### Stated exercise
Begin with the line that contains "end = 1 if (extra" and end with the line that contains "imported = [obj", transcribing exactly each line in that stretch and no other.

### Information provided
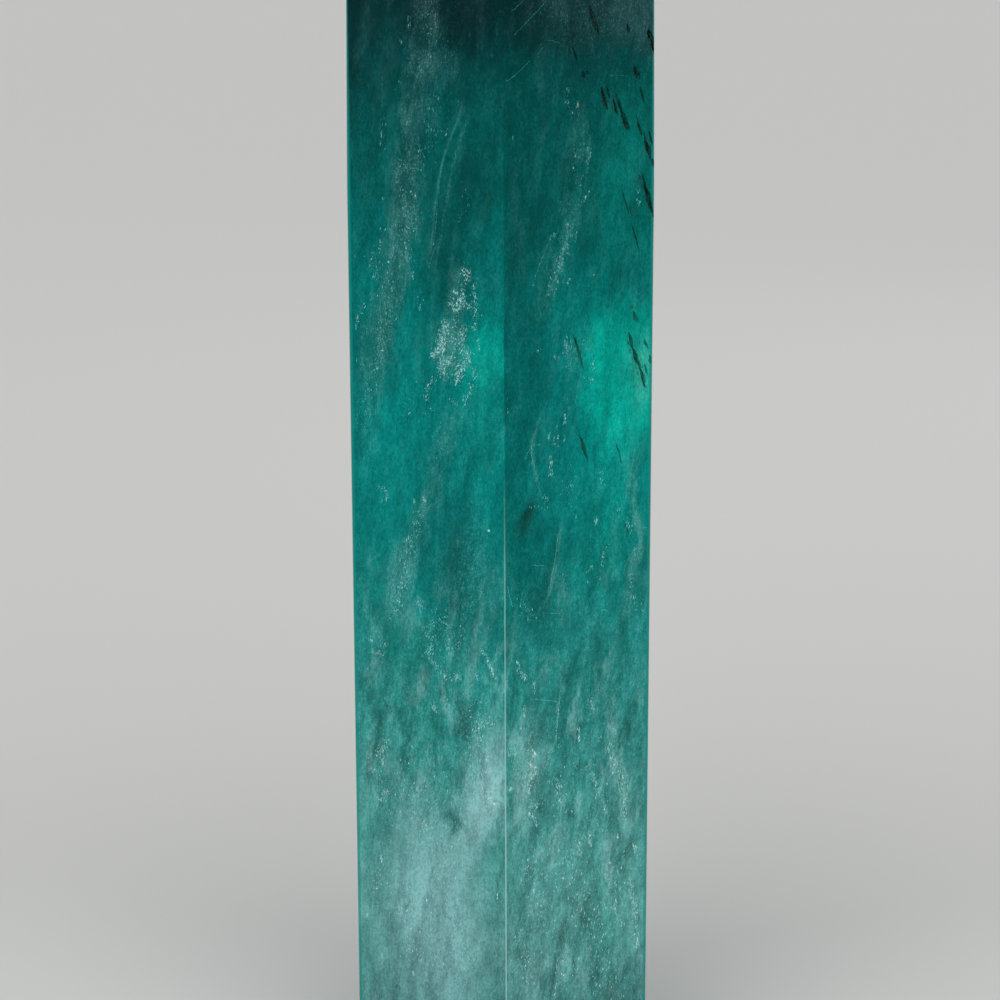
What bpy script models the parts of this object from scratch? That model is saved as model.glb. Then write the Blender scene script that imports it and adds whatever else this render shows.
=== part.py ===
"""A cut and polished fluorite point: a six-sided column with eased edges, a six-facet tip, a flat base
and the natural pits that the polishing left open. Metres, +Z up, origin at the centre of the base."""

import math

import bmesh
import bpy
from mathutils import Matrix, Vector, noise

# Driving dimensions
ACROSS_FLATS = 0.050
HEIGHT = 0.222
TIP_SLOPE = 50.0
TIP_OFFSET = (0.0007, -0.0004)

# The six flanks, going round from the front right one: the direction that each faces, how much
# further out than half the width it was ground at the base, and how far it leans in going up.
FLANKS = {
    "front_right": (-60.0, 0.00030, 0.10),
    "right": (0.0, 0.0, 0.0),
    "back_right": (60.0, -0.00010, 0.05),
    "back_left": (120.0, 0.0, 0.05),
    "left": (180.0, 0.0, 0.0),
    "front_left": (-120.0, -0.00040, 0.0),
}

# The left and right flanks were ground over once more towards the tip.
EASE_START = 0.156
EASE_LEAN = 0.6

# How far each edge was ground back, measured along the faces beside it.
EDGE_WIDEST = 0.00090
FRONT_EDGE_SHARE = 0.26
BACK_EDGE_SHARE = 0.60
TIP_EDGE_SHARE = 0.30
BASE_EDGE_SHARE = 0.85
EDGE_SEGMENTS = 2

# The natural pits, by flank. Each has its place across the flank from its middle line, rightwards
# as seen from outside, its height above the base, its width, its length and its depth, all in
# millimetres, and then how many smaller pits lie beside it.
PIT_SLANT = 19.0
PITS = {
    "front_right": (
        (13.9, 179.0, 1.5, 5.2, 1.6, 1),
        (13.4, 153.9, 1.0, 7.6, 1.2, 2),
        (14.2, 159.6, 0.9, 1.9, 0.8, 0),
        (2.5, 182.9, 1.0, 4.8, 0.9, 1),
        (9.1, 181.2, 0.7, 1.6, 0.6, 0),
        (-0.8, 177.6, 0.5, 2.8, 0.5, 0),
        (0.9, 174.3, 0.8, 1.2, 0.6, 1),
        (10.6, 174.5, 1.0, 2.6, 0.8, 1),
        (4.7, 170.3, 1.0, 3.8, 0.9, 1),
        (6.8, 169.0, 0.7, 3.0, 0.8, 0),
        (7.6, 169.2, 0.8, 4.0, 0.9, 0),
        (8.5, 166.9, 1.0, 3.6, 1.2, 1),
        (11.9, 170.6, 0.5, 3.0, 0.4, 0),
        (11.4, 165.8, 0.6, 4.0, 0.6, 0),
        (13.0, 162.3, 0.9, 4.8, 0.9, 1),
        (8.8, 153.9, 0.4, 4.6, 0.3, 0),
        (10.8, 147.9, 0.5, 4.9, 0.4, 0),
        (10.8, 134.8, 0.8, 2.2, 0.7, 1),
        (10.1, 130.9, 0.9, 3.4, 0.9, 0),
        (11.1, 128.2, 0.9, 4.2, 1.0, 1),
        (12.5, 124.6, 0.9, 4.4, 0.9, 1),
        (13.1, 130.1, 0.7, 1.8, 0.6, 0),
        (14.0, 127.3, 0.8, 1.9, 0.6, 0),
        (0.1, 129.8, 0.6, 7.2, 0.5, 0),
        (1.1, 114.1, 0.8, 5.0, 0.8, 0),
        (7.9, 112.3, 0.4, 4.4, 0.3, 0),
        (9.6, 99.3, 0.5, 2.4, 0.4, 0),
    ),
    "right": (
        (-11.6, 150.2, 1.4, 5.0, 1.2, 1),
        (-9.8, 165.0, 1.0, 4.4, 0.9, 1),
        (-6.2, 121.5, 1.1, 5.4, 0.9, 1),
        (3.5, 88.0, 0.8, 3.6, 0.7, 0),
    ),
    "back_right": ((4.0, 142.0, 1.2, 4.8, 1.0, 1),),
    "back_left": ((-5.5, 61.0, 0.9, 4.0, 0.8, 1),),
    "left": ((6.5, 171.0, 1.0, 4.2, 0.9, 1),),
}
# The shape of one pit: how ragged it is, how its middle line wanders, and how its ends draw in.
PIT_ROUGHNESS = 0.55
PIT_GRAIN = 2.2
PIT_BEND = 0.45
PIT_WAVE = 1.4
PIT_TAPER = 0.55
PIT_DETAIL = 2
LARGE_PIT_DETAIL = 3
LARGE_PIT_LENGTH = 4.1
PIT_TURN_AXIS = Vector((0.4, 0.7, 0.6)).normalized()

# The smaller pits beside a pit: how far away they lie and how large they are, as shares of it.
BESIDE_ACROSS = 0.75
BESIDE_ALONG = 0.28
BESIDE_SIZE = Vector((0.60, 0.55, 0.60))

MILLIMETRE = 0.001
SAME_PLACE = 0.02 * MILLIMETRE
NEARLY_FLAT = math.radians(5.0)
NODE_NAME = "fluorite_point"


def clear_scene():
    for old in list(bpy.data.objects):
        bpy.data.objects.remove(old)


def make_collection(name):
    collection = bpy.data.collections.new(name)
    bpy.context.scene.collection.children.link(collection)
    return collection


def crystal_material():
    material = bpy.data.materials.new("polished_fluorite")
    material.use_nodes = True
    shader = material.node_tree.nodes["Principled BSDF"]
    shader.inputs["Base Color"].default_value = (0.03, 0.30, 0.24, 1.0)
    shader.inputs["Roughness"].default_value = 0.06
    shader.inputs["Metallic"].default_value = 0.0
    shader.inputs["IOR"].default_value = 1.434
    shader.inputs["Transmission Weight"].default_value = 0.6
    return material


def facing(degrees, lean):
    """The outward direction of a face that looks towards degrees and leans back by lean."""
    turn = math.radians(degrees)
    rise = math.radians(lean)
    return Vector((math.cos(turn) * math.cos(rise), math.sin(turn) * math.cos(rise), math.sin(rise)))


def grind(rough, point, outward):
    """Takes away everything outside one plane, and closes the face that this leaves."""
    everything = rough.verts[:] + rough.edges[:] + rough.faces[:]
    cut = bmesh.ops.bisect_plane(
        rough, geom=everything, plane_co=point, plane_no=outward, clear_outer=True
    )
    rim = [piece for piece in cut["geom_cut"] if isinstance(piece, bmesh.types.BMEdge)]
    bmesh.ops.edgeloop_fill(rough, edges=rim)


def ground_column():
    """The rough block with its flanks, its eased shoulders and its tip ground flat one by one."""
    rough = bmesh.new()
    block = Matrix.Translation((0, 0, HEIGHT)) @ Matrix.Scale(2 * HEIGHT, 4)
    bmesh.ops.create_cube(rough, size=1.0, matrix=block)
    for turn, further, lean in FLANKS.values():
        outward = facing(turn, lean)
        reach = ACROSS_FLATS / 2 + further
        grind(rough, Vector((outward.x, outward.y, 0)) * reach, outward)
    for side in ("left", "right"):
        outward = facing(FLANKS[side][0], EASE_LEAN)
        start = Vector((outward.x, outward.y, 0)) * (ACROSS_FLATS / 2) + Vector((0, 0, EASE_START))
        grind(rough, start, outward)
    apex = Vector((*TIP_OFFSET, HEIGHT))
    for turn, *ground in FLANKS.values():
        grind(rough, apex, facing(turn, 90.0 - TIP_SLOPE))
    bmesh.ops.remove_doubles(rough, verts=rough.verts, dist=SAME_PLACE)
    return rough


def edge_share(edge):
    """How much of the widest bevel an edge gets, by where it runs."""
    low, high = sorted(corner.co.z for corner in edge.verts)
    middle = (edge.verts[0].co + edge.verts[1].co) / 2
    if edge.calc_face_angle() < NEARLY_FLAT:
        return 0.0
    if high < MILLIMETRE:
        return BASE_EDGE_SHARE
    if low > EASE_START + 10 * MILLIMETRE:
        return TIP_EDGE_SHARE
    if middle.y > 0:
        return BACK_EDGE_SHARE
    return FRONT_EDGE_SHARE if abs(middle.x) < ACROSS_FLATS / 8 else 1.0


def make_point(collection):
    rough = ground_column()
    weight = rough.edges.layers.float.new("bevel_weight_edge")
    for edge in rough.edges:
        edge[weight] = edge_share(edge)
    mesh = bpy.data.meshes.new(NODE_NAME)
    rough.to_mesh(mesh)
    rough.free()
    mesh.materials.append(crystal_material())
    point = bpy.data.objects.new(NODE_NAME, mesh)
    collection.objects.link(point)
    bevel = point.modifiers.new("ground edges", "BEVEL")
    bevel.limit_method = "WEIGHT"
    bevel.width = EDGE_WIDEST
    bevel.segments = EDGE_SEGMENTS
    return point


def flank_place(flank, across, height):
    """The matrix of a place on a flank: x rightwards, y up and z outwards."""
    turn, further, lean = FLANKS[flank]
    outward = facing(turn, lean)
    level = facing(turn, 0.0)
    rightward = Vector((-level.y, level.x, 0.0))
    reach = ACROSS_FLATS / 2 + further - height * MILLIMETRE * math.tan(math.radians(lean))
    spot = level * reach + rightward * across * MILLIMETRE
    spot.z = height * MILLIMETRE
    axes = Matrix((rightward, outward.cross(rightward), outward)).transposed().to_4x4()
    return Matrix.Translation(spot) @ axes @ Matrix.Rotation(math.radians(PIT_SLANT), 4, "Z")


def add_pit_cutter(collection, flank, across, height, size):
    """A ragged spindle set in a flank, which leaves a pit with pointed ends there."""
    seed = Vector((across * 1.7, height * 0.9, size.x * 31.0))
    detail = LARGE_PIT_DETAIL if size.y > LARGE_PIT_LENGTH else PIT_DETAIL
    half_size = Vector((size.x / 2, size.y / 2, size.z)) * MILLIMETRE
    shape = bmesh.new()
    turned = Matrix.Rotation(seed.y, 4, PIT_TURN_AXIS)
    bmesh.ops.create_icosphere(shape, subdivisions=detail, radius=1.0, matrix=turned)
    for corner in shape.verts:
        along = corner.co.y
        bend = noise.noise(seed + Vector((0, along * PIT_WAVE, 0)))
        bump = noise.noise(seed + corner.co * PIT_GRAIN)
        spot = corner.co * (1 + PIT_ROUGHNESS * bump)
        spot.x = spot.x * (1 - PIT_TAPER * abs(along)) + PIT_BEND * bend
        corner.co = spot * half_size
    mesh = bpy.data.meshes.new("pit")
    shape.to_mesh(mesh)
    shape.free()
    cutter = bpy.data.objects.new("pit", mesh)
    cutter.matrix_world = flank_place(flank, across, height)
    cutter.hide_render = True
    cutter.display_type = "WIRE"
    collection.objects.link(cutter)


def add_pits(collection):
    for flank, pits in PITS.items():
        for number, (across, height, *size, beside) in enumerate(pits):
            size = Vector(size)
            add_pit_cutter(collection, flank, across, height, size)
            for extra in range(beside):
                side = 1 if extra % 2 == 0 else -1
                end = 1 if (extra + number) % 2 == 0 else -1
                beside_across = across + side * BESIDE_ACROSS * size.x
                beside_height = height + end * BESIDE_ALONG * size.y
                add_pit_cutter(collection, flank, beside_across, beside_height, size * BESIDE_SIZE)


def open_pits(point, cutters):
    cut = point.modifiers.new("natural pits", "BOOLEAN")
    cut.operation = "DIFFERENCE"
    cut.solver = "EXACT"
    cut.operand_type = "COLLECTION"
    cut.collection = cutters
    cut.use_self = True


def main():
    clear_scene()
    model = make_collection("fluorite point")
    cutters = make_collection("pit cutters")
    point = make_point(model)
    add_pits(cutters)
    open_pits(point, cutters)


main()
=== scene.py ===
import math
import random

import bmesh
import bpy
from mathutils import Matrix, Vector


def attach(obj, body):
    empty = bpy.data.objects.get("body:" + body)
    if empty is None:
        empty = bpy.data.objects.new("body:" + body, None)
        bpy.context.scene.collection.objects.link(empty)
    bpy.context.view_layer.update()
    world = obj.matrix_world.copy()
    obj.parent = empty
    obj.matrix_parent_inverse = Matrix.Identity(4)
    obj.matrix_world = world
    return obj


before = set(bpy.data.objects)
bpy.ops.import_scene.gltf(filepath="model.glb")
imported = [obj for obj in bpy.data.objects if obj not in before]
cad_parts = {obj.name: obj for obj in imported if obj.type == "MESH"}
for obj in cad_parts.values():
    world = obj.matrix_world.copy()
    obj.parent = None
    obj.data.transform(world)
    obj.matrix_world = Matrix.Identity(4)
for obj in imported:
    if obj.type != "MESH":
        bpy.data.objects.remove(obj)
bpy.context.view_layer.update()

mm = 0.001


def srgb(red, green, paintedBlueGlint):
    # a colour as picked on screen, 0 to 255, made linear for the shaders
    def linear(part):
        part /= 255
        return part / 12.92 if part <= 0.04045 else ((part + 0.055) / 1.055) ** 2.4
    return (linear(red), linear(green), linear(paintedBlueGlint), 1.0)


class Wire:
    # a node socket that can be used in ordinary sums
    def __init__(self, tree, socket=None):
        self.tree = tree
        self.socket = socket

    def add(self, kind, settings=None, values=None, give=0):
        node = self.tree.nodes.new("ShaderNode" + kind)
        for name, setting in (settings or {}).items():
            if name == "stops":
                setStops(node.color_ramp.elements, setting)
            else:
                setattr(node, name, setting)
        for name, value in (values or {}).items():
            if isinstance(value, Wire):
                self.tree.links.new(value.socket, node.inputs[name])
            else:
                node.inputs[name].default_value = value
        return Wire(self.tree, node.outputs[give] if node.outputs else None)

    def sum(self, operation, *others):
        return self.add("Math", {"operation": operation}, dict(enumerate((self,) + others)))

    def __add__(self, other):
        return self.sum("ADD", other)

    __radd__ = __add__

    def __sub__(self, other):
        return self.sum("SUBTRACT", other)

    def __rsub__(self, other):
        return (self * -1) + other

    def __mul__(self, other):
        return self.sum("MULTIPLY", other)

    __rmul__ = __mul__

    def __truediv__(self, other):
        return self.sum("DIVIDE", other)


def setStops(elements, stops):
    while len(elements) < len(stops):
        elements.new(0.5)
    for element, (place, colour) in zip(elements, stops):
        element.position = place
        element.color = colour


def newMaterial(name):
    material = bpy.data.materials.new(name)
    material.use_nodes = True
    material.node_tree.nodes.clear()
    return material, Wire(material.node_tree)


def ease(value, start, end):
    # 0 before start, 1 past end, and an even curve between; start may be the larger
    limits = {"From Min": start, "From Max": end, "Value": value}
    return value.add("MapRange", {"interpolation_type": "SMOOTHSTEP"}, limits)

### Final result
                end = 1 if (extra + number) % 2 == 0 else -1
                beside_across = across + side * BESIDE_ACROSS * size.x
                beside_height = height + end * BESIDE_ALONG * size.y
                add_pit_cutter(collection, flank, beside_across, beside_height, size * BESIDE_SIZE)


def open_pits(point, cutters):
    cut = point.modifiers.new("natural pits", "BOOLEAN")
    cut.operation = "DIFFERENCE"
    cut.solver = "EXACT"
    cut.operand_type = "COLLECTION"
    cut.collection = cutters
    cut.use_self = True


def main():
    clear_scene()
    model = make_collection("fluorite point")
    cutters = make_collection("pit cutters")
    point = make_point(model)
    add_pits(cutters)
    open_pits(point, cutters)


main()
=== scene.py ===
import math
import random

import bmesh
import bpy
from mathutils import Matrix, Vector


def attach(obj, body):
    empty = bpy.data.objects.get("body:" + body)
    if empty is None:
        empty = bpy.data.objects.new("body:" + body, None)
        bpy.context.scene.collection.objects.link(empty)
    bpy.context.view_layer.update()
    world = obj.matrix_world.copy()
    obj.parent = empty
    obj.matrix_parent_inverse = Matrix.Identity(4)
    obj.matrix_world = world
    return obj


before = set(bpy.data.objects)
bpy.ops.import_scene.gltf(filepath="model.glb")
imported = [obj for obj in bpy.data.objects if obj not in before]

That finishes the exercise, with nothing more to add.